(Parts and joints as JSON)
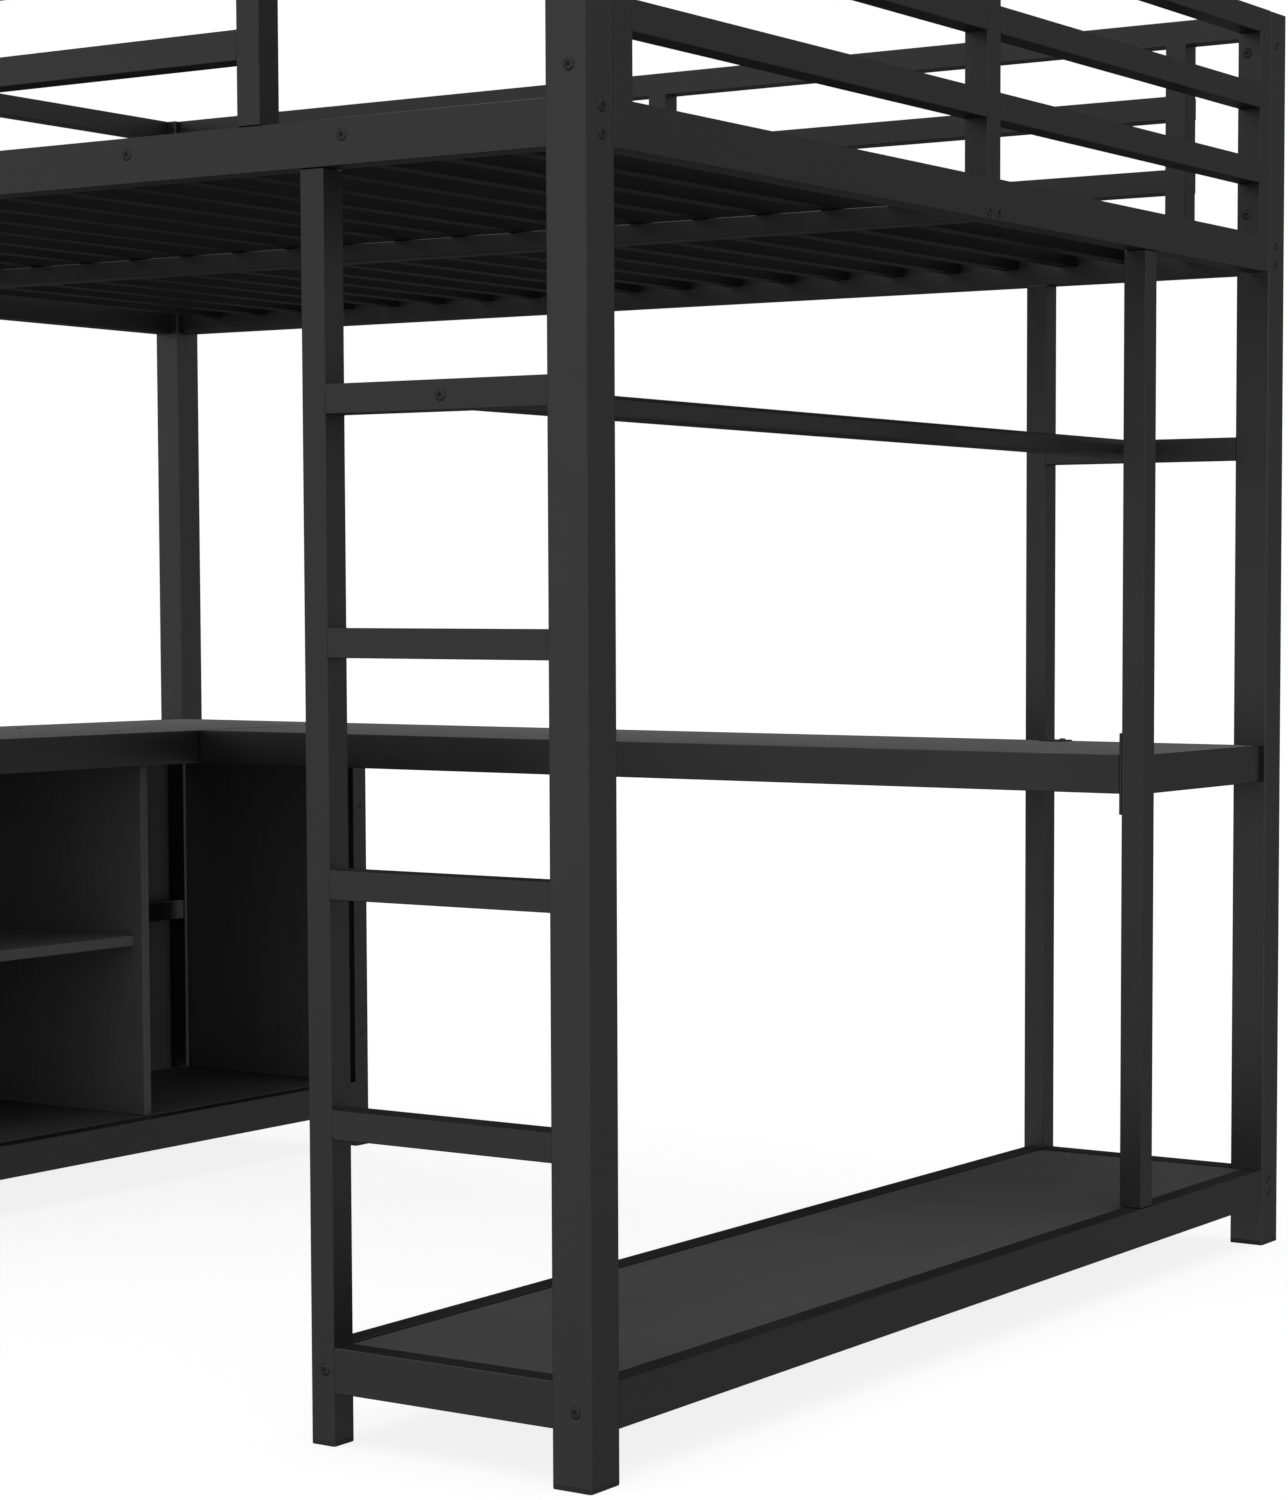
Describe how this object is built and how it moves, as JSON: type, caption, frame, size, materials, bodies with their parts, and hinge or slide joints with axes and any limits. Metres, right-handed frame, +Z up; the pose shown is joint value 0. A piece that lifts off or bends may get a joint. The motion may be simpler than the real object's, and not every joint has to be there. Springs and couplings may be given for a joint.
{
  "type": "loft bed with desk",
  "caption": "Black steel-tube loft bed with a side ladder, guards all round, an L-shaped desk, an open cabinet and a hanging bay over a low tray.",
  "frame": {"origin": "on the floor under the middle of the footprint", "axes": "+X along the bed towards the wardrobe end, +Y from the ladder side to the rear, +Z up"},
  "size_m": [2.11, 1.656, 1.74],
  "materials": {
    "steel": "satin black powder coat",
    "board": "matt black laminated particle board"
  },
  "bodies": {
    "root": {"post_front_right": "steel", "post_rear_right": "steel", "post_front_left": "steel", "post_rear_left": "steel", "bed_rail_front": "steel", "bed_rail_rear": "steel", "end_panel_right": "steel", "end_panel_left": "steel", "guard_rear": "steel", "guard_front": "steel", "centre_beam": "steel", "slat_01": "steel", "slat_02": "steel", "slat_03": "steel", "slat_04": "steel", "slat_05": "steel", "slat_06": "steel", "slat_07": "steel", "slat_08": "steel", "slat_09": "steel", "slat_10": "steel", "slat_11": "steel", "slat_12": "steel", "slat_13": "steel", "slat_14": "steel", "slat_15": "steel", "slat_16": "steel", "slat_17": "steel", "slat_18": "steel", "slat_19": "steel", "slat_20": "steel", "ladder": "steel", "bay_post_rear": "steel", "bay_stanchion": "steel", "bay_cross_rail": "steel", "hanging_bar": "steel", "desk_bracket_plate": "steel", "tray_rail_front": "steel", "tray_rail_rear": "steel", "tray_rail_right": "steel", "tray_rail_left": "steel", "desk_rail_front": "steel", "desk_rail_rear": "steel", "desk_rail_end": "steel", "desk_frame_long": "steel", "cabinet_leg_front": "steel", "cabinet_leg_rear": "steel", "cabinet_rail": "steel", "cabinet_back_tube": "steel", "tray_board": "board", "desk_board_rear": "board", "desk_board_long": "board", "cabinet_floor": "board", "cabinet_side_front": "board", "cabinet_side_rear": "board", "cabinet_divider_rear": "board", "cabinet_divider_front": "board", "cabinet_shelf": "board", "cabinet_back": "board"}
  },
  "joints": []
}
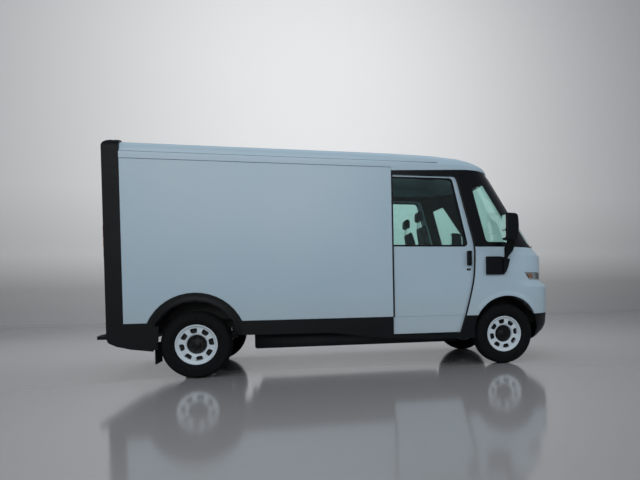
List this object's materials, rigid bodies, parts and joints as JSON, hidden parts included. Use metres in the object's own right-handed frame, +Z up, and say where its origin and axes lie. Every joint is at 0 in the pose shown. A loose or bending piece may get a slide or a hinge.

● Your instructions
Copy the records above exactly as they appear.

● Reply
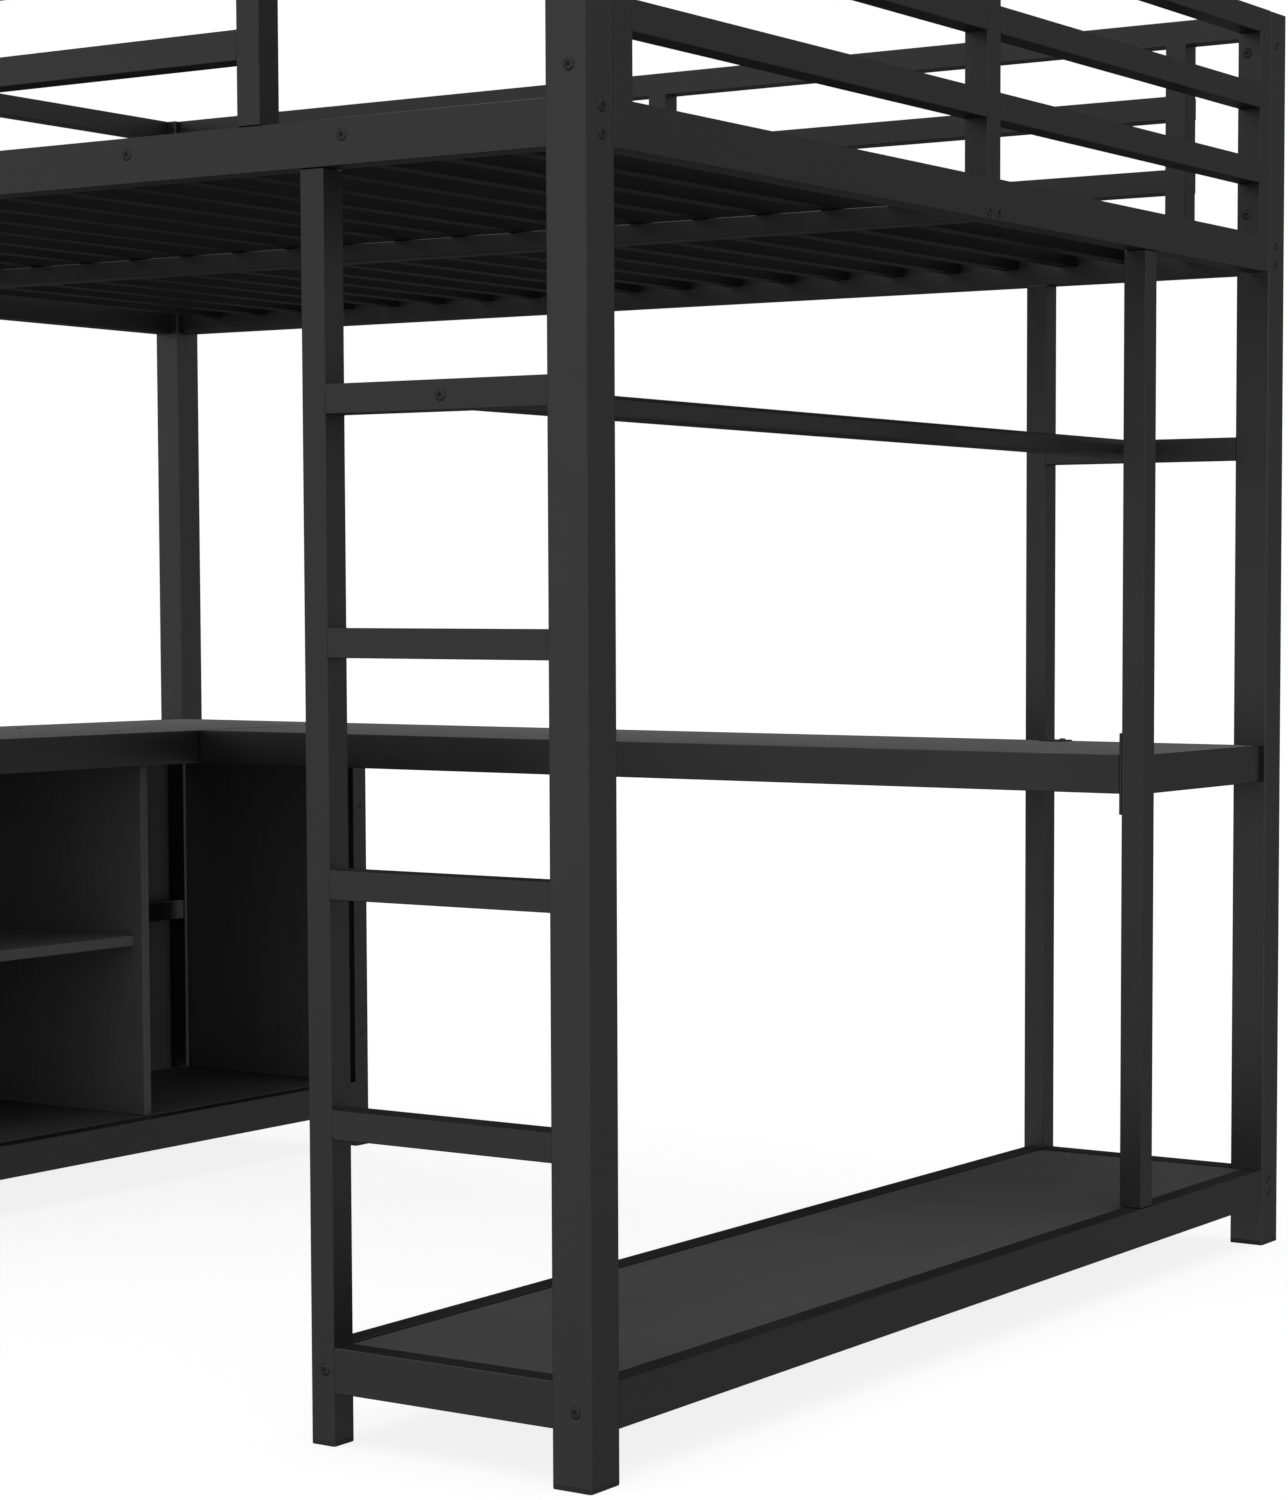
Describe how this object is built and how it moves, as JSON: type, caption, frame, size, materials, bodies with their parts, and hinge or slide joints with axes and any limits. Metres, right-handed frame, +Z up; the pose shown is joint value 0. A piece that lifts off or bends may get a joint. The motion may be simpler than the real object's, and not every joint has to be there. Springs and couplings may be given for a joint.
{
  "type": "loft bed with desk",
  "caption": "Black steel-tube loft bed with a side ladder, guards all round, an L-shaped desk, an open cabinet and a hanging bay over a low tray.",
  "frame": {"origin": "on the floor under the middle of the footprint", "axes": "+X along the bed towards the wardrobe end, +Y from the ladder side to the rear, +Z up"},
  "size_m": [2.11, 1.656, 1.74],
  "materials": {
    "steel": "satin black powder coat",
    "board": "matt black laminated particle board"
  },
  "bodies": {
    "root": {"post_front_right": "steel", "post_rear_right": "steel", "post_front_left": "steel", "post_rear_left": "steel", "bed_rail_front": "steel", "bed_rail_rear": "steel", "end_panel_right": "steel", "end_panel_left": "steel", "guard_rear": "steel", "guard_front": "steel", "centre_beam": "steel", "slat_01": "steel", "slat_02": "steel", "slat_03": "steel", "slat_04": "steel", "slat_05": "steel", "slat_06": "steel", "slat_07": "steel", "slat_08": "steel", "slat_09": "steel", "slat_10": "steel", "slat_11": "steel", "slat_12": "steel", "slat_13": "steel", "slat_14": "steel", "slat_15": "steel", "slat_16": "steel", "slat_17": "steel", "slat_18": "steel", "slat_19": "steel", "slat_20": "steel", "ladder": "steel", "bay_post_rear": "steel", "bay_stanchion": "steel", "bay_cross_rail": "steel", "hanging_bar": "steel", "desk_bracket_plate": "steel", "tray_rail_front": "steel", "tray_rail_rear": "steel", "tray_rail_right": "steel", "tray_rail_left": "steel", "desk_rail_front": "steel", "desk_rail_rear": "steel", "desk_rail_end": "steel", "desk_frame_long": "steel", "cabinet_leg_front": "steel", "cabinet_leg_rear": "steel", "cabinet_rail": "steel", "cabinet_back_tube": "steel", "tray_board": "board", "desk_board_rear": "board", "desk_board_long": "board", "cabinet_floor": "board", "cabinet_side_front": "board", "cabinet_side_rear": "board", "cabinet_divider_rear": "board", "cabinet_divider_front": "board", "cabinet_shelf": "board", "cabinet_back": "board"}
  },
  "joints": []
}
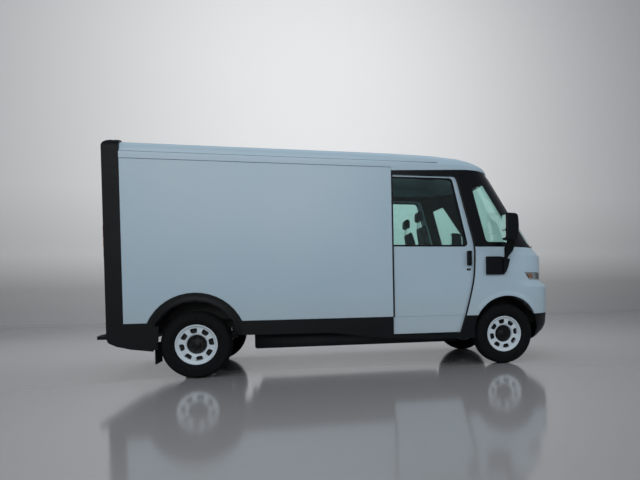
List this object's materials, rigid bodies, parts and joints as JSON, hidden parts included. Use metres in the object's own right-handed frame, +Z up, and say where its origin and axes lie. Every joint is at 0 in the pose shown. A loose or bending piece may get a slide or a hinge.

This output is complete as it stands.